Trainer-Ikone Eduard Geyer wird noch deutlicher: "Wir haben fünftklassige Trainer und Manager geholt, weil wir dachten, die aus dem Westen sind die Heilsbringer. Aber das waren Blinde, die uns eigentlich erst richtig reingerasselt haben", sagte der 70-Jährige im kicker. Geyer hatte mit dem Bundesliga-Intermezzo von Energie Cottbus (2000 bis 2003) für eines der Ost-Highlights in den vergangenen 25 Jahren gesorgt. Seit Energies Abstieg im Jahr 2009 hat kein Ex-DDR-Klub mehr in der Bundesliga gespielt.
Aber es gibt auch positive Entwicklungen im Osten, etwa den Ausbau der Infrastruktur. In Magdeburg, Rostock, Dresden und bei Union Berlin entstanden komfortable Arenen. In Zwickau, Chemnitz, Erfurt und Aue zieht man nach. Als beispielhaft nennt Milkoreit die Entwicklung bei Erzgebirge Aue und Union Berlin, die sich als feste Größen in der 2. Liga etabliert haben. Angesichts der positiven Anstrengungen will Aues früherer Trainer Gerd Schädlich auch von einem Standort-Nachteil nichts wissen. "Es kann auch schnell zum Alibi werden. Dresden oder Leipzig müssten vom Standort eigentlich erste Liga spielen. Was ist da anders als in Augsburg oder Freiburg?"

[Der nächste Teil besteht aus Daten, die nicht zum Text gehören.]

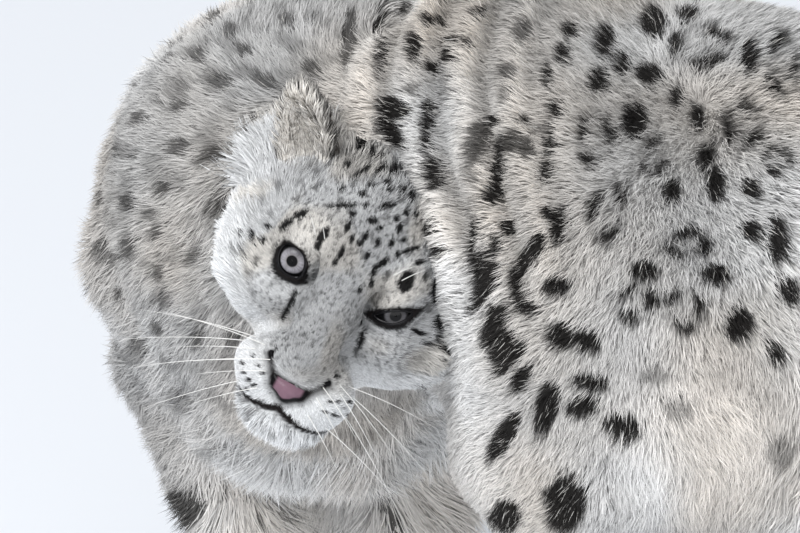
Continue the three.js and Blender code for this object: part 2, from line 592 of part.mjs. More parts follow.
// The trunk, parted where front and rear press together, and by planes across the spine.
const cutOff = (solid, [point, normal], keepBeyond) =>
  beyond(solid, point, keepBeyond ? normal : normal.clone().negate());
function bendBlock(side, back, shift) {
  const block = new THREE.BoxGeometry(500, 700, 500).translate(side * 250 + shift, back + 350, 250);
  return placed(block, new THREE.Matrix4().makeRotationZ(BEND.turn).setPosition(BEND.at));
}
function torsoSolids() {
  const box = boxOf(vec(-220, -150, LEG_TOP - 60), vec(660, 420, 700));
  const shell = (field, grow = 0) => skinOf((x, y, z) => field(x, y, z) - grow, box, STEP.trunk);
  const above = (solid) => cutOff(solid, cuts.legs, true);
  const leftEar = earBlock(EARS.ear_left);
  const front = joined(shell(frontField), locksOn(frontField, box, LOCKS.trunk, foreLie, foreClear));
  const fore = above(front).subtract(bendBlock(1, -350, -SEAT / 2)).subtract(clearHead);
  const pressing = shell(frontField, 2).subtract(bendBlock(1, -350, SEAT / 2));
  const neckBox = boxOf(skull.clone().addScalar(-190), skull.clone().addScalar(190));
  const napeOf = (grow) => skinOf((x, y, z) => headField(x, y, z) - grow, neckBox, STEP.neck);
  const nape = cutOff(napeOf(0), cuts.head, false);
  const back = joined(shell(rearField), locksOn(rearField, box, LOCKS.trunk, hindLie, hindClear));
  const hind = above(back).subtract(pressing).subtract(bendBlock(-1, 0, SEAT / 2)).subtract(napeOf(2));
  const rear = hind.subtract(clearHead).subtract(leftEar);
  const neck = cutOff(fore, cuts.neck, true).add(cutOff(nape, cuts.neck, true));
  return {
    neck: neck.subtract(earBlock(EARS.ear_right)).subtract(leftEar),
    chest: cutOff(fore, cuts.neck, false),
    flank: cutOff(rear, cuts.hips, false),
    hips: cutOff(cutOff(rear, cuts.hips, true), cuts.tail, false),
  };
}

// Legs and paws.
function legSolids(name) {
  const leg = legs[name];
  const { pad, toes } = pawParts(leg);
  const legBox = boxOf(...leg.places.slice(2)).expandByScalar(84);
  legBox.min.z = PAW_TOP - 40;
  legBox.max.z = LEG_TOP + 40;
  const pawBox = boxOf(leg.paw, leg.places.at(-1).clone().setZ(0)).expandByScalar(76);
  pawBox.min.z = -30;
  pawBox.max.z = PAW_TOP + 30;
  const ankle = [vec(0, 0, PAW_TOP), upright];
  const own = flesh(leg.limbs, BLEND.leg);
  const whole = name.startsWith("fore") ? frontField : rearField;
  const shin = skinOf((x, y, z) => Math.max(whole(x, y, z), own(x, y, z) - 24), legBox, STEP.leg);
  const foot = skinOf(flesh([pad, leg.limbs.at(-1)], BLEND.paw), pawBox, STEP.paw);
  const toed = toes.reduce((solid, toe) => solid.add(toe), foot);
  return {
    [name]: cutOff(cutOff(cutOff(shin, cuts.legs, false), ankle, true), leg.midline, true),
    [name.replace("leg", "paw")]: cutOff(toed, ankle, false).trimByPlane([0, 0, 1], 0),
  };
}

// The tail, in four lengths.
function tailSolids() {
  const box = boxOf(...TAIL_LINE.getPoints(40)).expandByScalar(90);
  const bare = skinOf(rearField, box, STEP.tail);
  const whole = joined(bare, locksOn(rearField, box, LOCKS.tail, tailLie, tailClear));
  return TAIL_CUTS.map((t, i) => {
    const rest = cutOff(whole, tailPlane(t), true);
    return i + 1 < TAIL_CUTS.length ? cutOff(rest, tailPlane(TAIL_CUTS[i + 1]), false) : rest;
  });
}

const nodes = [
  nodeOf("head", headSolid(), FUR),
  nodeOf("nose", noseSolid(0).subtract(nostrils[0]).subtract(nostrils[1]), NOSE_FINISH),
  ...Object.entries(eyes).map(([name, { eye }]) => nodeOf(name, eye, EYE_FINISH)),
  ...Object.entries(ears).map(([name, ear]) => nodeOf(name, ear, FUR)),
  ...Object.entries(torsoSolids()).map(([name, solid]) => nodeOf(name, solid, FUR, FINEST.coat)),
  ...Object.keys(legs).flatMap((name) =>
    Object.entries(legSolids(name)).map(([part, solid]) => nodeOf(part, solid, PALE_FUR, FINEST.coat)),
  ),
  ...tailSolids().map((solid, i) => nodeOf(`tail_${i + 1}`, solid, FUR, FINEST.coat)),
];

// The origin is the middle of the space it stands on.
const leopard = new THREE.Group();
leopard.name = "snow_leopard";
leopard.add(...nodes);
const bounds = new THREE.Box3().setFromObject(leopard);
const middle = bounds.getCenter(vec(0, 0, 0));
leopard.position.set(-middle.x, -middle.y, -bounds.min.z);
export default leopard;
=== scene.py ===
"""A life-size snow leopard in its winter coat: skin, fur, face, eyes, whiskers and claws, in a studio."""

from __future__ import annotations

import logging
import math
from dataclasses import astuple, dataclass, field
from enum import Enum
from typing import Callable, Iterable, Sequence

import bpy
import numpy as np
from mathutils import Matrix, Vector, bvhtree, kdtree

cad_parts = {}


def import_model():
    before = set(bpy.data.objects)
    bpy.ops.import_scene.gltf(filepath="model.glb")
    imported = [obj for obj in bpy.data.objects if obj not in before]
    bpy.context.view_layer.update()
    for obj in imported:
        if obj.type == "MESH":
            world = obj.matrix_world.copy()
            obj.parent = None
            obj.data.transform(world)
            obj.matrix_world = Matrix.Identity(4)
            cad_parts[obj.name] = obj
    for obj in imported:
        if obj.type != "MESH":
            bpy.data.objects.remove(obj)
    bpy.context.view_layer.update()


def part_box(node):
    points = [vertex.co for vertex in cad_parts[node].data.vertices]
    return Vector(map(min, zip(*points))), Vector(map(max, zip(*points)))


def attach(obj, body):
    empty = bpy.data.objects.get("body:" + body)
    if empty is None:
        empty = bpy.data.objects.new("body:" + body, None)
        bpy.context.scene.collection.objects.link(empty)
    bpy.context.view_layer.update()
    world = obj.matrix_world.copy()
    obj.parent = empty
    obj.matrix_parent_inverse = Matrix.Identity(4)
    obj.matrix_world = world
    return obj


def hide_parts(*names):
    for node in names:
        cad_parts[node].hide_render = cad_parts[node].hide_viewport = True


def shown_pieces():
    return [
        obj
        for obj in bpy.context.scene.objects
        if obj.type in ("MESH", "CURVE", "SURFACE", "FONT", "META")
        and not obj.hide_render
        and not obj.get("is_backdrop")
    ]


LOG = logging.getLogger("snow_leopard")
MM = 0.001
SEED = 20
# The skin under the coat is drawn darker than the hair: painted shade under the hair.
SKIN_PAINTED_SHADE = 0.6
HASH_STEPS = (73856093, 19349663, 83492791)
HASH_SEED = 15485863
HASH_MIX = 1274126177
Array = np.ndarray
Field = Callable[[Array], Array]
Socket = bpy.types.NodeSocket
Locks = tuple[tuple[float, float], ...]


def smooth(low: float, high: float, value: Array) -> Array:
    """A soft step from 0 at low to 1 at high."""
    t = np.clip((value - low) / (high - low), 0.0, 1.0)
    return t * t * (3 - 2 * t)


def unit(vectors: Array) -> Array:
    """The vectors at length one."""
    return vectors / np.maximum(np.linalg.norm(vectors, axis=-1, keepdims=True), 1e-9)


def flattened(ways: Array, normals: Array) -> Array:
    """Directions turned into the surface that has these normals, at length one."""
    return unit(ways - (ways * normals).sum(1, keepdims=True) * normals)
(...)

RB Leipzig - kein Vorbild für die Ostklubs
Ein pikantes Gegenbeispiel zur allgemeinen Entwicklung bildet RB Leipzig. Der 2009 gegründete Klub hat den Großkonzern Red Bull im Rücken und muss sich mit den vielen Problemen der anderen Klubs nicht herumschlagen. Vor allem den Traditionsvereinen im Osten ist Leipzig ein Dorn im Auge, weil RB nicht zuletzt die besten Nachwuchsspieler der Region mit angeblich viel Geld an sich bindet. "RB Leipzig ist nicht der Ostfußball. Das geht nicht, das kann kein Vorbild für Rostock, Dresden, Aue oder Halle sein", sagte Präsident Michael Schädlich vom Drittligisten Hallescher FC: "Und es wäre ein großer Fehler, wenn man meinte, man könnte den ostdeutschen Fußball nach diesem Modell entwickeln."
Dresdens Sportdirektor Ralf Minge äußerte jedoch auch Anerkennung: "In Leipzig machen sie ja nichts Kriminelles. Sie haben nicht nur Geld, sondern auch einen sehr guten Plan und unheimlich viel Kompetenz. Und wenn wir ehrlich sind, ist die Entwicklung dort der Tatsache geschuldet, dass es Lok und Chemie über viele Jahre nicht auf die Reihe gebracht haben und deshalb in Leipzig ein großes Fußball-Vakuum entstanden ist." Und auch Sammer steht dem Projekt in der Gründungsstadt des DFB positiv gegenüber: "Das Projekt Leipzig bringt viele Arbeitsplätze. Ich glaube, dass die ganze Region davon profitieren wird."